What Exactly Is RXS Crypto?

RXS is the native utility token tied to a blockchain-based platform that tokenizes real-world real estate assets. In plain English, the project wants to slice a physical property into digital shares, write those shares onto the chain as tokens, and let anyone buy a fraction instead of the whole building. That is the same broad thesis behind the bigger real-world asset (RWA) narrative that has drawn billions in institutional capital over the past year.

The pitch is simple: real estate is an illiquid, high-ticket asset that most retail investors cannot access. By wrapping properties in tokens, the platform claims it can offer 24/7 trading, fractional ownership, lower entry costs, and transparent on-chain records. RXS is positioned as the fuel for that ecosystem — used to pay transaction fees, stake for yield, and vote on which properties get listed next.

Where RXS Sits in the Market

RXS is not aiming to be a general-purpose smart contract chain. It is a niche RWA token, competing for mindshare with projects like RealT, Propy, and LandX. That tight focus is both its biggest selling point and its biggest limitation: if the real estate tokenization narrative stalls, RXS has fewer escape hatches than a layer-1 giant.

How the RXS Token Works

Most RWA tokens follow a familiar playbook, and RXS sticks close to it. The token typically operates as a utility and governance asset, not a share of the underlying properties themselves. Investors do not automatically own part of a building just by holding RXS; they own a token that lets them participate in how the platform is run.

The core functions usually include:

  • Transaction fees: paying gas or platform fees when minting, buying, or selling property-backed tokens.
  • Staking rewards: locking RXS to earn yield from platform revenues or validator duties.
  • Governance voting: weighing in on listings, fee structures, and protocol upgrades.
  • Discounts and access: preferential entry to new property offerings or reduced service charges.

A common trap for newcomers is assuming the token price tracks the value of the underlying real estate. It almost never does. Token price reflects demand for the platform, speculation, and liquidity — not brick-and-mortar valuations.

The Hype, the Roadmap, and the Red Flags

Every early-stage crypto project leans heavily on a glossy roadmap, and RXS is no different. Marketing materials typically highlight planned integrations, exchange listings, and a timeline for the first fully tokenized property offerings. Hype alone can carry a token for weeks or months, especially when airdrop hunters and short-term traders pile in.

Still, smart traders vet the fundamentals before chasing the chart. Some key things to check:

  • Tokenomics: How much of the supply is locked, vested, or sitting in the team wallet? A heavy insider allocation is a yellow flag.
  • Liquidity: Thin pools on decentralized exchanges can mean violent wicks when the excitement fades.
  • Regulation: Real estate tokens often cross into securities law in major jurisdictions. Confirm the project has at least addressed compliance, even if imperfectly.
  • Audit status: Has a reputable firm reviewed the smart contract? An unaudited contract is a gamble, not an investment.
Rule of thumb: if the only place you heard about a token is a paid Telegram shoutout, treat that as a warning, not a recommendation.

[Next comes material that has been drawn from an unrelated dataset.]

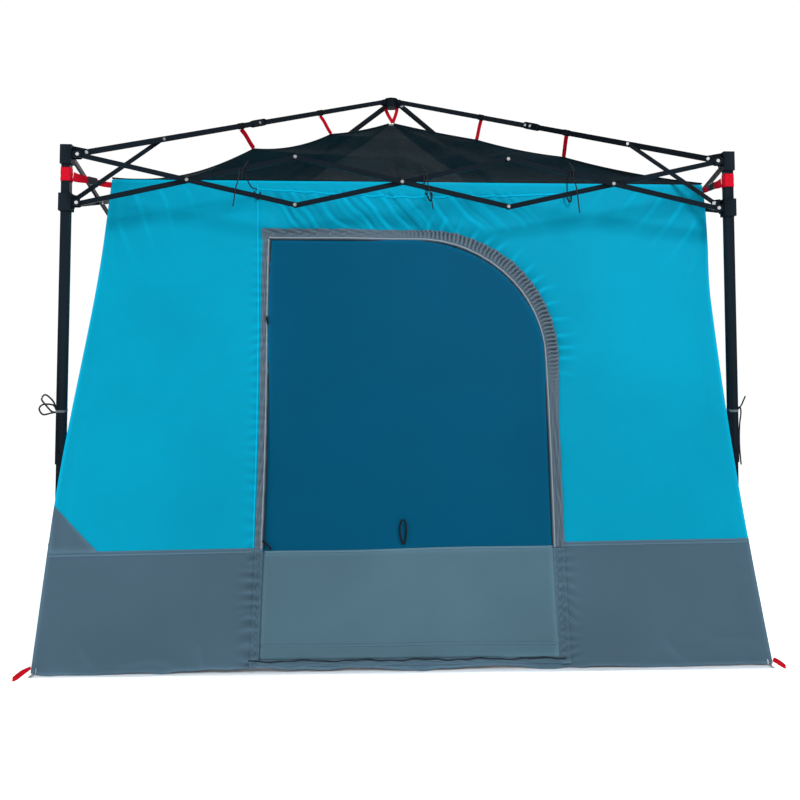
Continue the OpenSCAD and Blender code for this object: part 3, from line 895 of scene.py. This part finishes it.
gx, gy = np.meshgrid(floor_steps(FOOT_W), floor_steps(FOOT_D))
rise_x = np.clip(np.abs(gx) - (FOOT_W - RIM), 0, RIM)
rise_y = np.clip(np.abs(gy) - (FOOT_D - RIM), 0, RIM)
rise = np.maximum(rise_x, rise_y)
bow = 0.004 * noise(gx + gy, gx - gy, 0.17, 96) + 0.002 * noise(gx + gy, gx - gy, 0.06, 97)
from_rim = np.minimum(FOOT_W - np.abs(gx), FOOT_D - np.abs(gy))
gz = 0.0024 + 0.0018 * (1 + noise(gx, gy, 0.35, 95)) * smooth(0, 0.10, from_rim - RIM) + rise
upright = smooth(0.004, 0.016, rise)
spill = 0.009 * (1 - smooth(0.0, 0.012, rise)) + bow * (1 - upright) - 0.016 * upright


def rim_place(along, half, up, slope):
    """The rim lies inside the wall's slope, and spills a little way out under the skirt."""
    flat = np.minimum(np.abs(along), half - RIM) * half / (half - RIM)
    return np.sign(along) * (flat + (spill - slope * up) * (up > 0))


tub = np.stack([rim_place(gx, FOOT_W, rise_x, (FOOT_W - EAVE_W) / EAVE_Z),
                rim_place(gy, FOOT_D, rise_y, (FOOT_D - EAVE_D) / EAVE_Z), gz], -1)
ground = grid("groundsheet_cloth", tub, GROUND, "outer_leg_front_left")
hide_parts("groundsheet")
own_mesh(ground)

# ---- straps

# how far from the middle each corner's lower and upper hangers hold the rafter
REACH = {"front_left": (0.680, 0.340), "front_right": (0.742, 0.402), "rear_left": (0.700, 0.360),
         "rear_right": (0.720, 0.380)}
HUB_PIN_Z = 2.385
RAFTER_RISE = math.atan2(HUB_PIN_Z - RAFTER_PIN_Z, LEG * math.sqrt(2) - 0.120)
BAND_OFF = 0.0155       # of an upper hanger's band from the rafter's line


def rafter_point(corner, reach):
    """A point on a rafter's line whose X and Y are that far from the middle."""
    sx, sy = CORNERS[corner]
    along = RAFTER_PIN - reach * math.sqrt(2)
    z = RAFTER_PIN_Z + along * math.tan(RAFTER_RISE)
    return np.array([sx * reach, sy * reach, z])


def hanger(corner, part, reach, t):
    """A red strap from a band round the rafter down to the hip of the roof."""
    sx, sy = CORNERS[corner]
    inward = np.array([-sx, -sy, 0]) / math.sqrt(2)
    left = np.array([-inward[1], inward[0], 0])
    off = {"front_right": -BAND_OFF}.get(corner, BAND_OFF) if part == "upper" else 0.0
    top = rafter_point(corner, reach) + left * off
    foot = tent_pull(hip(corner, t)) + 0.004 * UP
    body = f"{part}_rafter_{corner}"
    along = inward * math.cos(RAFTER_RISE) + UP * math.sin(RAFTER_RISE)
    over = np.cross(along, left)
    half_w, half_h = 0.0085, 0.0125
    shape = squared_ring(29, 0.45) * (half_w, half_h)
    rings = [top + along * s + left[None] * shape[:, :1] + over[None] * shape[:, 1:]
             for s in np.linspace(-0.013, 0.013, 6)]
    grid(f"hanger_band_{part}_{corner}", np.array(rings), BLACK, body, thick=0.0016)
    start = top - UP * (half_h + 0.001)
    path = spline([start, start * 0.66 + foot * 0.34 + 0.004 * UP, start * 0.3 + foot * 0.7, foot], 22)
    webbing(f"hanger_strap_{part}_{corner}", path, 0.020, along, RED, body)


for corner in CORNERS:
    t1, t2 = HANGERS[corner][0]
    hanger(corner, "lower", REACH[corner][0], t2)
    hanger(corner, "upper", REACH[corner][1], t1)

peak = np.array([0.008, 0.006, PEAK_Z + 0.004])
for side, label in ((-1, "left"), (1, "right")):
    start = np.array([side * 0.030, -0.006 * side, 2.362])
    path = spline([start, start * 0.6 + peak * 0.4 + np.array([side * 0.003, 0, 0]), peak], 16)
    webbing(f"peak_strap_{label}", path, 0.017, (1, 0, 0), RED, "hub")


STRAP_Z = 1.712
RING = 41               # points round a leg


def round_leg(corner, x, y, z):
    """Points round a leg, given by how far each is from the leg's middle and by its height."""
    sx, sy = CORNERS[corner]
    return np.stack(np.broadcast_arrays(sx * LEG + x, sy * LEG + y, z), -1)


def leg_strap(corner):
    """A red band round the leg, a black buckle and a red end to the tent's corner."""
    sx, sy = CORNERS[corner]
    body = f"outer_leg_{corner}"
    x, y = (squared_ring(RING, 0.35) * 0.0182).T
    z = np.linspace(1.690, 1.740, 12)[:, None]
    points = round_leg(corner, x * (1 + 0.02 * np.sin(z * 260)), y * (1 + 0.02 * np.sin(z * 260 + 1)), z)
    grid(f"leg_band_{corner}", points, RED, body, thick=0.0022)
    tip = tent_pull(np.array([sx * EAVE_W, sy * EAVE_D, STRAP_Z]))
    start = np.array([sx * LEG, sy * LEG, 0.0]) + np.array([-sx * 0.020, -sy * 0.014, STRAP_Z])
    mid = start * 0.52 + tip * 0.48
    first = spline([start, start * 0.75 + mid * 0.25 - 0.002 * UP, mid], 14)
    last = spline([mid, mid * 0.5 + tip * 0.5 - 0.003 * UP, tip], 14)
    taper = np.linspace(0.036, 0.022, len(first))[:, None]
    webbing(f"corner_strap_{corner}", first, taper, UP, RED, body)
    webbing(f"corner_strap_end_{corner}", last, 0.022, UP, RED, body)
    along = (tip - start) / np.linalg.norm(tip - start)
    up = UP - along[2] * along
    up /= np.linalg.norm(up)
    axes = [along, up, np.cross(along, up)]
    rounded_box(f"corner_buckle_{corner}", mid, (0.044, 0.028, 0.010), axes, BUCKLE, body,
                0.004)


for corner in CORNERS:
    leg_strap(corner)


# ---- ties and peg loops

def tie_cord(label, points, body, radius, count, wall=None):
    """A limp cord through the points, with a mesh of its own if it hangs on a wall."""
    path = spline(points, count)
    piece = tube(label, path, radius, TIE, body, sides=8)
    if wall:
        fold_with(piece, wall)


LEG_TIE_Z = 0.840
LOOP_RADIUS, TAIL_RADIUS, EAVE_RADIUS = 0.0032, 0.0028, 0.0024
TAIL = [(0.0195, 0.004, 0.000), (0.030, 0.004, 0.012), (0.033, 0.002, -0.010), (0.026, 0.000, -0.060),
        (0.024, 0.000, -0.130), (0.028, -0.002, -0.205)]
STUB = [(0.0195, -0.008, 0.004), (0.030, -0.010, 0.018), (0.038, -0.012, 0.036), (0.046, -0.010, 0.052)]


def bow_loop(drop, reach):
    """An open loop beside a leg, as places out from the leg, along it and up."""
    return [(-0.0195, 0.004, 0.000), (-0.034, 0.006, 0.014 + drop * 0.4), (-reach, 0.006, 0.006 + drop),
            (-reach - 0.012, 0.002, drop - 0.010), (-reach + 0.004, -0.004, drop - 0.030),
            (-0.036, -0.006, drop * 0.2 - 0.012), (-0.0195, -0.010, -0.006)]


for corner, (sx, sy) in CORNERS.items():
    body = f"outer_leg_{corner}"
    turn = np.linspace(0, 2 * math.pi, RING)
    x, y = (squared_ring(RING, 0.35) * 0.0178).T
    z = LEG_TIE_Z + np.linspace(-0.0045, 0.0045, 5)[:, None] + 0.003 * np.sin(turn)
    grid(f"leg_tie_{corner}", round_leg(corner, x, y, z), CORD_GREY, body, thick=0.0014)
    leg = np.array([sx * LEG, sy * LEG, LEG_TIE_Z])
    beside = lambda places: [leg + np.array([out, along * -sy, up]) for out, along, up in places]
    if sx < 0:
        for k, loop in enumerate((bow_loop(0.052, 0.062), bow_loop(0.016, 0.070))):
            tie_cord(f"leg_tie_loop_{k + 1}_{corner}", beside(loop), body, LOOP_RADIUS, 70)
    else:
        tie_cord(f"leg_tie_tail_{corner}", beside(TAIL), body, TAIL_RADIUS, 70)
        tie_cord(f"leg_tie_stub_{corner}", beside(STUB), body, TAIL_RADIUS, 40)


def eave_tie(label, a, bar_x, bar_z, tail, aside):
    """A cord sewn to the eave seam that goes round a truss bar and hangs down from its knot."""
    root = on_wall(FRONT, a, EAVE_SEAM, 0.004)
    bar = np.array([bar_x, -LEG, bar_z])
    coil, steps, half_turns = 0.017, 14, 3
    turns = []
    for k in range(steps + 1):
        t = math.pi * k / steps * half_turns
        turns.append(bar + np.array([aside * 0.0012 * k - 0.008, math.cos(t) * coil, math.sin(t) * coil]))
    start = root * 0.5 + turns[0] * 0.5 - 0.018 * UP
    end = [turns[-1] + np.array([aside * x, y, z])
           for x, y, z in ((0.003, -0.001, -0.024), (0.012, -0.003, -0.060), (0.022, -0.004, -tail))]
    tie_cord(label, [root, start] + turns + end, WALL_BODY[FRONT], EAVE_RADIUS, 170, wall=FRONT)
    stub = [bar + np.array([aside * x, y, z])
            for x, y, z in ((0.012, -0.0185, 0.012), (0.002, -0.028, 0.024), (-0.010, -0.030, 0.040))]
    tie_cord(label + "_stub", stub, WALL_BODY[FRONT], EAVE_RADIUS, 30, wall=FRONT)
    loop = [(a - 0.012, 1.782, 0.003), (a - 0.006, 1.760, 0.014), (a + 0.004, 1.735, 0.016),
            (a + 0.012, 1.758, 0.012), (a + 0.012, 1.782, 0.003)]
    front_tape(label + "_loop", loop, 0.006, WALL_BODY[FRONT], 26)


eave_tie("eave_tie_left", -0.560, -0.585, 1.727, 0.130, -1)
eave_tie("eave_tie_middle", 0.110, 0.085, 1.712, 0.120, 1)
eave_tie("eave_tie_right", 0.660, 0.640, 1.734, 0.150, 1)

# red loops that the pegs go through, as places out from the tent's foot, along it and up
PEG_LOOP = [(0.0, -0.004, 0.004), (0.022, -0.010, -0.004), (0.045, -0.008, -0.016), (0.054, 0.000, -0.021),
            (0.045, 0.009, -0.016), (0.022, 0.010, -0.002), (0.0, 0.004, 0.008)]
for corner, (sx, sy) in CORNERS.items():
    wall = FRONT if sy < 0 else REAR
    base = tent_pull(np.array([sx * FOOT_W, sy * FOOT_D, 0.030]))
    outward = np.array([sx * 0.8, sy * 0.6, 0])
    side = np.array([-outward[1], outward[0], 0])
    size = 1.0 if sx < 0 else 0.72
    line = spline([base + (outward * p + side * q + UP * r) * size for p, q, r in PEG_LOOP], 40)
    fold_with(webbing(f"peg_loop_{corner}", line, 0.010, UP, RED, WALL_BODY[wall]), wall)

Should You Actually Buy RXS Crypto?

Here is the honest answer: it depends on your strategy and your stomach for volatility. If you believe the RWA narrative will be the next major crypto cycle driver, RXS is a speculative satellite bet — small enough not to wreck your portfolio if it flops, large enough to pay off if it catches a bid. If you are looking for a safe store of value or steady yield backed by hard assets, a regulated REIT or tokenized treasury product is a safer home.

Position sizing matters more than conviction at this stage. Treat RXS like a venture-style allocation:

  • Risk only what you can fully afford to lose. Early-stage tokens routinely shed 70–90% of their value during bear phases.
  • Use a hardware or self-custody wallet. Exchange listings for new tokens are shallow and prone to withdrawal halts.
  • Set a plan before you click buy. Decide your entry, your stop, and your take-profit levels in advance.
  • Stay updated on listings and audits. A real exchange listing or a credible audit can be a catalyst — or the absence of one can be a coffin nail.

Key Takeaways

RXS crypto sits at the intersection of two of the loudest stories in the market right now — real-world asset tokenization and retail-friendly altcoin speculation. The thesis is compelling: real estate is a multi-trillion-dollar market that barely exists on-chain, and the first credible protocols to bridge that gap could capture enormous value. RXS is attempting to be one of those bridges.

But compelling narratives are not the same as guaranteed returns. Token unlocks, regulatory pressure, and shifting narratives can all erase gains overnight. Before you allocate capital, read the docs, check the audit, study the tokenomics, and never trust the Telegram admins over your own research. The next 100x might be hiding inside this token — and so might the next zero.